It’s usually around this time of year that people develop a type of depression known as Seasonal Affective Disorder (SAD) due to the changing season. Long working days and fewer daylight hours during the winter months can mean that many office-based employees probably don’t get exposure to sunlight. This shouldn’t be brushed off as “winter blues”, as this change in mood can seriously affect how a person feels, thinks, and handles daily activities, including their work. Common symptoms of SAD include having low energy, having problems sleeping, experiencing changes in appetite, having difficulty concentrating, feeling hopeless, worthless, or guilty, and even having frequent thoughts of death or suicide. The good news is that employers and managers can have a great deal of influence over their employee’s happiness. Here are a few ways you can help address your employees who are feeling SAD:
Start the conversation – Mental health is hard to talk about and is often seen in a negative light. Encourage your employees to speak up about their mental health and offer them support when they need it.
Remind Employees about Wellbeing Offerings – Benefits, like Employee Assistance Programs or Wellness Days, are often very underutilized. Promote them around your worksite and consider implementing new benefits based on your employees’ needs.

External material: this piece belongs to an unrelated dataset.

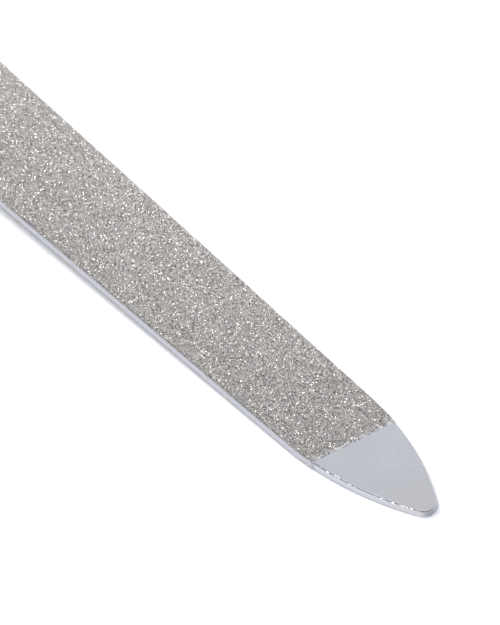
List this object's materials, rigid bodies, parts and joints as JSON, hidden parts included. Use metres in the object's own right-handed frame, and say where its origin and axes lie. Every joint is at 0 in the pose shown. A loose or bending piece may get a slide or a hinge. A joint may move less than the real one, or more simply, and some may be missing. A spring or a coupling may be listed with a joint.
{
  "type": "diamond nail file",
  "caption": "Flat tapered steel nail file with a bare rounded point, a diamond coat on both faces and a two-part moulded handle.",
  "frame": {"origin": "centre of the bounding box's underside, in the plane of the handle's flat underside", "axes": "+X along the file towards the tip, +Y across the blade, +Z out of the upper face"},
  "size_m": [0.165, 0.018, 0.006],
  "materials": {
    "plated_steel": "mirror-bright plating on stamped steel",
    "nickel_plating": "satin electroplated nickel",
    "diamond_grit": "diamond grains held in nickel, rough and sparkling",
    "moulded_plastic": "fine satin moulded texture"
  },
  "bodies": {
    "root": {"blade": "plated_steel", "nickel_bond": "nickel_plating", "upper_diamond_grit": "diamond_grit", "lower_diamond_grit": "diamond_grit", "handle_lower_shell": "moulded_plastic", "handle_upper_shell": "moulded_plastic"}
  },
  "joints": []
}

Promote a work-life balance – If feasible, offer flexibility to employees dealing with SAD in the form of adjusted work schedules or even giving them the option to work from home.
Encourage Breaks – Sometimes it’s difficult to step away from work when there’s a lot going on. But this can lead to being overworked and burned out. Breaks are an essential part of the workday and should be embraced as a way for employees to recharge and regroup.
These are just a few tips that can help your employees feel happy, healthy, and engaged through the winter months.